Field Note: Alchemy, Flying with Dragons AKA Simply Making the Best of Things

There is a temptation, especially when we are hurting, to romanticize suffering. To turn hardship into proof of goodness. To wear exhaustion like a badge of honor. To tell ourselves the trials were meant to happen, because otherwise the pain feels too senseless to bear.

But I do not believe the hard things are inherently beautiful.

I do not believe we are meant to suffer endlessly in order to earn our wisdom.

I do not believe that trials are given with intent.

I do not believe martyrdom is the goal.

A lot of life is simply painful. Natural in a world of pressures, stress, and systems. Incidental. Not intentional. Some may capitalize or benefit from design, but very rarely, and mostly fictitiously, did some Machiavellian villain twirl a mustache and say, “I shall make that mortal suffer trials to make them strong.”

Some things are unfair. Some things should never have happened.

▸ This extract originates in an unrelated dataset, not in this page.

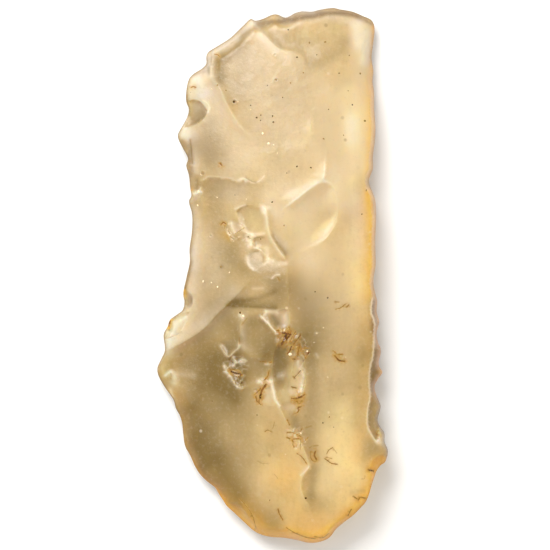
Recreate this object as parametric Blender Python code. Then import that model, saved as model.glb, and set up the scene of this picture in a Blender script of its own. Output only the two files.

We should work to make a better world to improve our chances at better lives overall.

And yet.

There is still something extraordinary inside us.

Not because the hardship was good, but because we can still make something good from it.

That is the alchemy.

The composting of sorrow into something living.

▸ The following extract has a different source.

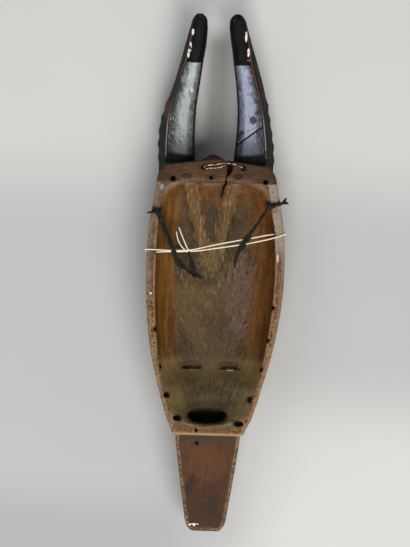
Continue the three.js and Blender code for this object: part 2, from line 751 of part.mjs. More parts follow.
function pinSolid() {
  const { head, rise, shank, length, gap } = PIN;
  const profile = [
    [0, gap + rise], [head * 0.28, gap + rise * 0.85], [head * 0.46, gap + rise * 0.4], [head / 2, gap],
    [shank / 2, gap], [shank / 2, -length], [0, -length],
  ];
  const nail = new THREE.LatheGeometry(profile.reverse().map(([r, y]) => new THREE.Vector2(r, y)), 8);
  nail.rotateX(Math.PI / 2);
  nail.translate(PIN.x, PIN.y, 0);
  return solid(nail);
}

function mesh(name, shape, colour, roughness, metalness = 0) {
  const { vertProperties, triVerts } = shape.getMesh();
  const geometry = new THREE.BufferGeometry();
  geometry.setAttribute('position', new THREE.BufferAttribute(vertProperties, 3));
  geometry.setIndex(new THREE.BufferAttribute(triVerts, 1));
  geometry.computeVertexNormals();
  const material = new THREE.MeshStandardMaterial({ color: colour, roughness, metalness });
  const piece = new THREE.Mesh(geometry, material);
  piece.name = name;
  return piece;
}

const string = strand(STRING_OVER_RIM, STRING_DIAMETER)
  .add(strand(STRING_ACROSS, STRING_DIAMETER))
  .add(knot(STRING_KNOT));
const tieLeft = strand(TIE_LEFT, TIE_DIAMETER)
  .add(strand(TIE_LEFT_BACK, TIE_RETURN_DIAMETER))
  .add(strand(TIE_LEFT_TAIL, TIE_RETURN_DIAMETER))
  .add(knot(TIE_LEFT_KNOTS[0]))
  .add(knot(TIE_LEFT_KNOTS[1]));
const tieRight = strand(TIE_RIGHT, TIE_DIAMETER).add(knot(TIE_RIGHT_KNOTS[0]));
const wire = strand(WIRE_LOWER, WIRE_DIAMETER, WIRE_SIDES)
  .add(strand(WIRE_UPPER, WIRE_DIAMETER, WIRE_SIDES));

const lying = new THREE.Group();
lying.rotation.x = -LEAN;
lying.position.copy(TO_ORIGIN);
lying.add(
  mesh('mask', maskSolid(), 0x7a4a26, 0.7),
  mesh('hanging_string', string, 0xe9e2d0, 0.9),
  mesh('tie_left', tieLeft, 0x1c221e, 0.95),
  mesh('tie_right', tieRight, 0x1c221e, 0.95),
  mesh('repair_wire', wire, 0xb0693c, 0.4, 0.9),
  mesh('rim_pin', pinSolid(), 0xd8d8d4, 0.3, 1),
);

const part = new THREE.Group();
part.add(lying);

export default part;
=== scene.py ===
"""A carved zamble mask lying face down, seen from behind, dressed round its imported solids.

The tables hold millimetres in the mask's own frame: x to the right, y from the chin up to the
horns and z out of the hollow, with the rim in the plane z = 0. Blender's own lengths are metres.
"""
import json
import math

import bmesh
import bpy
import numpy as np
from mathutils import Matrix, Vector, noise

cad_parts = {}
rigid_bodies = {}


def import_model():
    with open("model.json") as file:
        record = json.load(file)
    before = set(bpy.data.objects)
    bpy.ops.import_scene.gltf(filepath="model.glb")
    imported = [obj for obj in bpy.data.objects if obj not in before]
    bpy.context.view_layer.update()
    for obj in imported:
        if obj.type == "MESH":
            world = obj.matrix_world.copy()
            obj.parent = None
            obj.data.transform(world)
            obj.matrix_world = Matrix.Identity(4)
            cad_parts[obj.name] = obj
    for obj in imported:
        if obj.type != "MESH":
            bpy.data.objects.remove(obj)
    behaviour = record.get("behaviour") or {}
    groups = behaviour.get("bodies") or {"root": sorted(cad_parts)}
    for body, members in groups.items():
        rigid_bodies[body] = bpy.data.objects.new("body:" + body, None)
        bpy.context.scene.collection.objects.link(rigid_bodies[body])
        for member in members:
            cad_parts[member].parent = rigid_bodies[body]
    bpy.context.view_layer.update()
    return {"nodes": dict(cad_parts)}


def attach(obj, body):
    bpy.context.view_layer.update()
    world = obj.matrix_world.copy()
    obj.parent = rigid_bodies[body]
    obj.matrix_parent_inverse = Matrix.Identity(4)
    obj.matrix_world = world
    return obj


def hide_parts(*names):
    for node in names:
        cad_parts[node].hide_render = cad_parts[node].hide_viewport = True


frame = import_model()


# How the mask lies
# It rests on its nose and on the roots of its horns, so the plane of its rim leans a little.
# These two moves carry a place on the mask to its place in the room.
LEAN = math.radians(2.46)
TO_ORIGIN = (-4.5, -173.1, 79.9)
MILLIMETRE = 0.001
LAY = (
    Matrix.Scale(MILLIMETRE, 4)
    @ Matrix.Translation(TO_ORIGIN)
    @ Matrix.Rotation(-LEAN, 4, "X")
)


def moved(matrix, points):
    """The points, as an array, after a matrix has moved them."""
    m = np.array(matrix)
    return np.asarray(points, float) @ m[:3, :3].T + m[:3, 3]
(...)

The fermented fruit to vinegar or wine, both wonderful and useful.

We tame our dragons and fly them.

The choice to turn pain into tenderness.
To turn loneliness into compassion.
To turn confusion into clearer sight.
To turn survival into art.
To take the very things that tried to diminish us and use them to grow something softer, wiser, and more alive.

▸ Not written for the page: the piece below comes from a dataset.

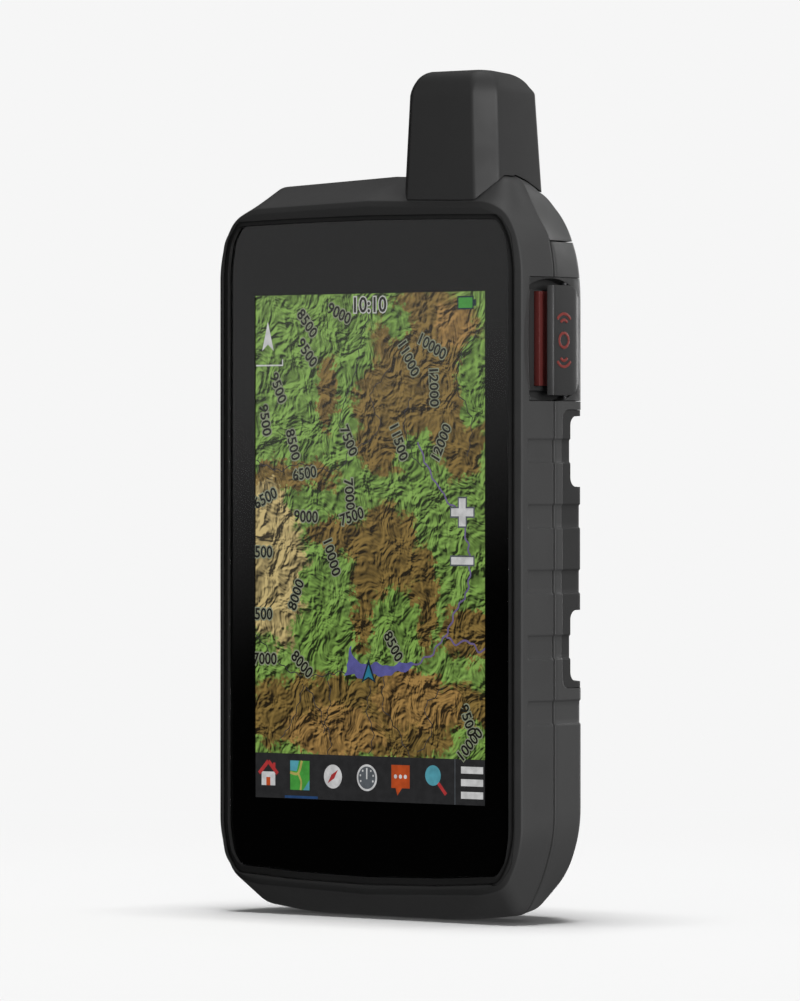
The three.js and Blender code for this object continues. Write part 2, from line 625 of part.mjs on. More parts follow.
// A rubber flap over a port, with a round hinge edge at the bottom and a finger tab at the top.
function portCap(p) {
  const r = CAP_T / 2;
  const plate = slopeBox(p.x, PORT_V + r / 2, p.w, PORT_H - r, CAP_N - CAP_T, CAP_N);
  const barrel = new THREE.CylinderGeometry(r, r, p.w, 16);
  barrel.rotateZ(Math.PI / 2);
  barrel.translate(0, CAP_N - r, r - PORT_H / 2);
  const tab = slopeBox(p.x, PORT_V + PORT_H / 2 - 1, p.w * 0.4, 1.2, CAP_N - 0.5, CAP_N + 0.6);
  return union([plate, onSlope(barrel, p.x, PORT_V), tab]);
}

// ---------------------------------------------------------------- battery door

function doorRib(y0, y1) {
  const outer = box(-RIB.x, RIB.x, y0, y1, RIB.z0, RIB.z1);
  return outer.subtract(box(-RIB.x + RIB.t, RIB.x - RIB.t, 0, FAR, RIB.z0 + RIB.t, RIB.z1 - RIB.t));
}

function padBlocks(shrink) {
  return union(BOTH.map(
    (side) => sideBox(side, NOTCH_X + shrink, PAD.y + shrink, FAR, PAD.z0 + shrink, PAD.z1 - shrink),
  ));
}

function batteryDoor() {
  const outer = caseForm(REAR_YS).intersect(slab(-FAR, DOOR_TOP_Z));
  const inside = caseForm([PART_Y, REAR_EDGE_Y, BACK_Y - DOOR_WALL], [DOOR_WALL, DOOR_WALL, BACK_INSET]);
  const hollow = inside.intersect(slab(-FAR, DOOR_TOP_Z - DOOR_WALL)).subtract(notchBlocks(DOOR_WALL));
  const seat = rodY(0, DRING.z, DRING.recess + 1.8, DRING.y0 - 2.2, BACK_Y - 1, 40);
  const slots = [];
  for (let i = 0; i < SLOT.count; i++) {
    const z = SLOT.z + i * SLOT.pitch;
    slots.push(box(SPEAKER.x - SLOT.half, SPEAKER.x + SLOT.half, BACK_Y - 5, FAR, z, z + SLOT.h));
  }
  return cut(
    union([cut(outer, hollow, notchBlocks(0)), doorRib(RIB.y, BACK_Y - 1), seat]),
    casePlate(DOOR_Y, DOOR_WALL, PART_Y, FLOOR.y1 + 0.4).intersect(slab(SOS.z1, FAR * 2)),
    sosBlock(GAP),
    rearSkin(PAD.t).intersect(padBlocks(0)),
    rearSkin(GROOVE_DEPTH).intersect(grooveBlocks(0, GROOVE_END)),
    rodY(0, DRING.z, DRING.recess, DRING.y0 - GAP, FAR, 40),
    rodY(0, DRING.z, DRING.shank + 0.4, DRING.shank_y, FAR),
    ...slots,
  );
}

function sidePad(side) {
  return cut(
    rearSkin(PAD.t - GAP, 0).intersect(padBlocks(GAP)).intersect(sideBox(side, 0, 0, FAR, 0, FAR * 2)),
    notchBlocks(GAP),
    rearSkin(GROOVE_DEPTH).intersect(grooveBlocks(0, GROOVE_END)),
  );
}

function doorInsert() {
  const { r0, r1, y0, y1 } = INSERT;
  return rodY(0, DRING.z, r1, y0, y1, 28).subtract(rodY(0, DRING.z, r0, 0, FAR));
}

// The outline of the folding ring seen from behind: a bar with a half round bow below it.
function bailPlate(grow, y0, y1) {
  const r1 = BAIL.r + BAIL.t / 2 + grow;
  const r0 = BAIL.r - BAIL.t / 2 - grow;
  const ring = rodY(0, DRING.z, r1, y0, y1, 40).subtract(rodY(0, DRING.z, r0, y0 - 1, y1 + 1, 40));
  const lower = ring.intersect(slab(0, DRING.z));
  return lower.add(box(-r1, r1, y0, y1, DRING.z - BAIL.t / 2 - grow, DRING.z + BAIL.t / 2 + grow));
}

function dRingScrew() {
  const head = rodY(0, DRING.z, DRING.r, DRING.y0, DRING.y1, 40);
  const shank = rodY(0, DRING.z, DRING.shank, DRING.shank_y, DRING.y0 + 0.5, 20);
  const nail = box(-BAIL.nail, BAIL.nail, BAIL.y0, FAR, DRING.z - DRING.r - 1, DRING.z - BAIL.r + 1);
  return cut(head.add(shank), bailPlate(BAIL.room, BAIL.y0 - BAIL.room, FAR), nail);
}

// ---------------------------------------------------------------- emergency button and power key

// The seat's block, made larger all round by grow.
function sosBlock(grow) {
  const z0 = SOS.z0 - grow;
  const z1 = SOS.z1 + grow;
  const front = sideBox(1, SOS.x0 - grow, SOS.y0 - grow, SOS.deep_y + 0.1, z0, z1);
  return front.add(sideBox(1, SOS.deep_x - grow, SOS.deep_y - grow, FAR, z0, z1));
}

function sosBezel() {
  const rim0 = SOS_CAP.z0 - GAP;
  const rim1 = SOS_CAP.z1 + GAP;
  const bowR = (SOS_BOW.half ** 2 + SOS_BOW.rise ** 2) / (2 * SOS_BOW.rise);
  const bowReach = sideBox(1, SOS.floor, SOS.recess_y, SOS_BOW.y + SOS_BOW.half, SOS.z0, SOS.z1);
  const bows = [rim1 + SOS_BOW.rise - bowR, rim0 - SOS_BOW.rise + bowR].map((z) => {
    const rod = new THREE.CylinderGeometry(bowR, bowR, 12, 96);
    rod.rotateZ(Math.PI / 2);
    rod.translate(SOS.floor + 4, SOS_BOW.y, z);
    return solidOf(rod);
  });
  return cut(
    sosBlock(0).intersect(caseForm(WHOLE_YS)),
    sideBox(1, SOS.floor, SOS.recess_y, SOS_HINGE.y, rim0, rim1),
    bows[0].intersect(bows[1]).intersect(bowReach),
    rodZ(SOS_HINGE.x, SOS_HINGE.y, SOS_HINGE.r + GAP, rim0, rim1, 32),
    rodZ(SOS_HINGE.x, SOS_HINGE.y, SOS_HINGE.pin + GAP, SOS.z0 - 1, SOS.z1 - 0.4, 12),
    barX(SOS.deep_x - 1, FAR, SOS_KEY.y, SOS_KEY.z, SOS_KEY.w + GAP, SOS_KEY.h + GAP),
  );
}

function sosCap() {
  const { x, y, r } = SOS_HINGE;
  const turn = Math.PI / 12;
  const outline = [[SOS_CAP.x0, SOS_CAP.y0], [SOS_CAP.x1, SOS_CAP.y0 + SOS_CAP.bevel]];
  const end = 2 * Math.PI - Math.acos((SOS_CAP.x0 - x) / r);
  for (let a = 0; a < end; a += turn) outline.push([x + r * Math.cos(a), y + r * Math.sin(a)]);
  outline.push([SOS_CAP.x0, y - Math.sqrt(r * r - (SOS_CAP.x0 - x) ** 2)]);
  return cut(
    prismZ(outline, SOS_CAP.z0, SOS_CAP.z1),
    rodZ(x, y, SOS_HINGE.pin + GAP, SOS.z0, SOS.z1, 12),
  );
}

function sosCapSeal() {
  const { x0, x1, y0, y1, z0, z1 } = SOS_LINER;
  return box(x0, x1, y0, y1, z0, z1);
}

// A side push switch behind a key, from x0.
function keySwitch(x0) {
  return box(x0, x0 + SWITCH.w, SWITCH.y0, SWITCH.y1, SWITCH.z0, SWITCH.z1);
}

// ---------------------------------------------------------------- assembly

const { x: lcdX, z0: lcdZ0, z1: lcdZ1 } = LCD;
piece("front_housing", frontHousing(), "shell");
piece("lens_gasket", lensGasket(), "rubber");
piece("cover_glass", glassPlate(0, 0, GLASS_T), "glass");
piece("lcd_panel", box(-lcdX, lcdX, LCD.y0, LCD.y1, lcdZ0, lcdZ1), "display");
piece("lcd_tray", lcdTray(), "steel");
piece("chassis_plate", chassisPlate(), "aluminium");
piece("main_board", mainBoard(), "board");
piece("rf_shield_can", shieldCan(...RF_CAN), "steel");
piece("cpu_shield_can", shieldCan(...CPU_CAN), "steel");
piece("card_socket", cardSocket(), "steel");
piece("memory_card", box(-CARD.w, CARD.w, CARD.y0, CARD.y1, CARD.z + 2, CARD.z + 2 + CARD.length), "plastic");
piece("gnss_antenna", box(...GNSS), "ceramic");
piece("speaker", speaker(), "plastic");
SCREWS.forEach(([x, z], i) => piece(`case_screw_${i + 1}`, screw(x, z), "steel"));
piece("case_seal", sealRing(SEAL_D, SEAL_D + SEAL_W, PART_Y - SEAL_BITE, FLOOR.y0 - GAP), "rubber");
piece("satellite_antenna", satelliteAntenna(), "ceramic");
piece("antenna_cover", antennaCover(), "shell");
piece("antenna_seal", antennaSeal(), "rubber");
piece("rear_housing", rearHousing(), "shell");
piece("usb_port", usbPort(), "steel");
piece("antenna_jack", antennaJack(), "brass");
piece("usb_cap", portCap(USB), "rubber");
piece("jack_cap", portCap(JACK), "rubber");
piece("battery_pack", box(-BATTERY.x, BATTERY.x, BATTERY.y0, BATTERY.y1, BATTERY.z0, BATTERY.z1), "battery");
piece("battery_contacts", box(-CONTACTS.x, CONTACTS.x, CAN.y0, FLOOR.y1, CONTACTS.z0, CONTACTS.z1), "brass");
piece("door_insert", doorInsert(), "brass");
piece("battery_door", batteryDoor(), "shell");
piece("door_seal", doorRib(FLOOR.y1 + GAP, RIB.y - GAP), "rubber");
piece("side_pad_right", sidePad(1), "rubber");
piece("side_pad_left", sidePad(-1), "rubber");
piece("d_ring_screw", dRingScrew(), "steel");
piece("d_ring", bailPlate(0, BAIL.y0, BAIL.y0 + BAIL.t), "steel");
piece("sos_bezel", sosBezel(), "plastic");
piece("sos_cap", sosCap(), "plastic");
piece("sos_cap_pin", rodZ(SOS_HINGE.x, SOS_HINGE.y, SOS_HINGE.pin, SOS.z0 + 0.1, SOS.z1 - 0.7, 16), "steel");
piece("sos_cap_seal", sosCapSeal(), "red");
piece("sos_button", barX(SOS_KEY.x0, SOS_KEY.x1, SOS_KEY.y, SOS_KEY.z, SOS_KEY.w, SOS_KEY.h), "red");
piece("sos_switch", keySwitch(SWITCH.sos_x), "steel");
piece("power_key", barX(POWER.x0, POWER.x1, POWER.y, POWER.z, POWER.w, POWER.h), "rubber");
piece("power_switch", keySwitch(SWITCH.power_x - SWITCH.w), "steel");

unit.position.y = -REST_Y;
export default unit;
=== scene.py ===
import json
import math

import bmesh
import bpy
import numpy as np
from mathutils import Matrix, Vector


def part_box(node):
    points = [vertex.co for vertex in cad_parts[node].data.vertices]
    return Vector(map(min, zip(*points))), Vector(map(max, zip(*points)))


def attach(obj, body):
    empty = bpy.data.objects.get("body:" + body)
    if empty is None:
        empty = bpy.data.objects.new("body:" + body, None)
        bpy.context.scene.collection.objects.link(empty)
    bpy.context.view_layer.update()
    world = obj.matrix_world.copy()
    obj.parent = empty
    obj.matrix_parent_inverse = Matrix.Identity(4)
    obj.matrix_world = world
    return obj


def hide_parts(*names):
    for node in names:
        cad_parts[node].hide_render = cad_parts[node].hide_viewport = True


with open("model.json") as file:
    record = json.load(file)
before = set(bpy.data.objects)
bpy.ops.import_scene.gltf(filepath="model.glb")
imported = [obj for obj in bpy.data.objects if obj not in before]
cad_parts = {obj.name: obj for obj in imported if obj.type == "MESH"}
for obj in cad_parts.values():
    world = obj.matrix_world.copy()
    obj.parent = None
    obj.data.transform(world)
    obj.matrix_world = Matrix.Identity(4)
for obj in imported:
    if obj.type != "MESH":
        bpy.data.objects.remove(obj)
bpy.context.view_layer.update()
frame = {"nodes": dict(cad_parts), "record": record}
GLASS_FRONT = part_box("cover_glass")[0].y  # row-frame Y of the front of the glass, in metres
MM = 0.001

# ---------------------------------------------------------------- driving dimensions, as in the CAD part
GAP = 0.3
LIP_Y, LIP_BEVEL = 1.0, 1.3
BOTTOM_FULL_Y, PART_Y, REAR_EDGE_Y, BACK_Y = 8.0, 10.6, 20.2, 32.7
DOOR_Y = PART_Y + GAP
REAR_CHAMFER = 15.5
WALL, DOOR_WALL = 1.8, 1.6
DOOR_TOP_Z = 145.9
CAP_Z = DOOR_TOP_Z + GAP
LIP_OUTLINE = [
    (0, 5.1), (33, 6.2), (38.8, 7.8), (41.8, 13.2), (43.2, 18.5),
    (43.2, 141.5), (41.8, 147.4), (38.9, 152.2), (33.6, 154.4), (0, 155.4),
]
PART_OUTLINE = [
    (0, 0), (22, 0), (36.6, 1.7), (41.2, 9.3), (44.4, 19),
    (44.4, 140.5), (43.2, 146.8), (38.8, 153.2), (35.0, 159.4), (0, 160.9),
]
REAR_OUTLINE = [
    (0, 0), (20, 0), (31.8, 2.2), (40.6, 10.4), (44, 20),
    (44, 136), (43.1, 142.8), (40, 150.3), (33, 157.5), (0, 158.6),
]
GLASS_OUTLINE = [
    (0, 8.9), (20, 9.3), (36.8, 10.3), (39.1, 13.2), (40.2, 18.5),
    (40.2, 141.5), (39.2, 147.2), (36.9, 150.6), (20, 151), (0, 151.2),
]
CORNER_R = [0, 12, 5, 9, 9, 9, 6, 9, 8, 0]
GLASS_R = [0, 6, 2.4, 3, 5, 5, 3, 2.4, 6, 0]
FAIRING = 2.9  # how far the shoulder swells towards the antenna
SEAT_GAP = 0.12  # between the shells and the emergency button's seat
SIDE = 4  # the outline's straight side runs from this anchor to the next
GLASS_T, POCKET_OUT, POCKET_LOW, LEDGE_Y, LEDGE_BACK = 1.05, 1.7, 0.8, 2.0, 3.8
GROOVES = [45.2 + i * 13.98 for i in range(5)]
GROOVE_Y, GROOVE_H, GROOVE_DEPTH, GROOVE_END = 2.9, 5.2, 0.35, 22.2
NOTCHES = [(51.8, 67.0), (93.5, 108.6)]
NOTCH_X, NOTCH_Y = 34.0, 16.5
PAD_Y, PAD_Z0, PAD_Z1, PAD_T = 13.5, 50.3, 110.0, 1.0
SOS_Z0, SOS_Z1, SOS_Y0, SOS_X0 = 111.9, 138.2, 3.4, 40.0
SOS_DEEP_X, SOS_DEEP_Y, SOS_FLOOR, RECESS_Y = 39.2, 11.6, 42.9, 3.9
CAP_Z0, CAP_Z1, CAP_X0, CAP_X1, CAP_Y0, CAP_BEVEL = 113.0, 136.5, 45.3, 46.6, 7.0, 1.9
HINGE_X, HINGE_Y, HINGE_R, HINGE_PIN = 43.6, 15.0, 3.0, 0.5
KEY_Y, KEY_Z, KEY_W, KEY_H = 8.2, 124.75, 2.4, 7.0
POWER_Y, POWER_Z, POWER_W, POWER_H = 6.2, 125.0, 1.6, 7.0
BOSS = dict(x0=7.1, x1=33.9, y0=1.0, y1=20.2, facet=3.9, back=1.0, face_z=179.4, top_z=183.3, low_z=148.0)
BOSS_TAPER, BOSS_CHAMFER, BOSS_TILT, BOSS_WALL = 1.3, 3.9, 0.08, 2.4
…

Not everyone chooses that path.

Some people become bitter.
Some become cruel.
Some stay trapped in the story of what happened to them, unable to imagine another ending.

But there is another way.

A fruitful mindset does not deny the hardship. It does not pretend the losses did not matter. It simply says:

This hurt me.
This changed me.
But I will decide what grows here.

The trials were not noble.

The suffering was not the point.

But perhaps the beauty is that we can still create something beautiful anyway.

We can use vinegar with spices to pickle vegetables and make sauces. We can dig a cellar and bottle wine that we can toast with later or cook with thereafter.

We can wander on a strange planet, find a small dragon, and teach it love and how to fly.

Then one day, we may be flying with our dragons.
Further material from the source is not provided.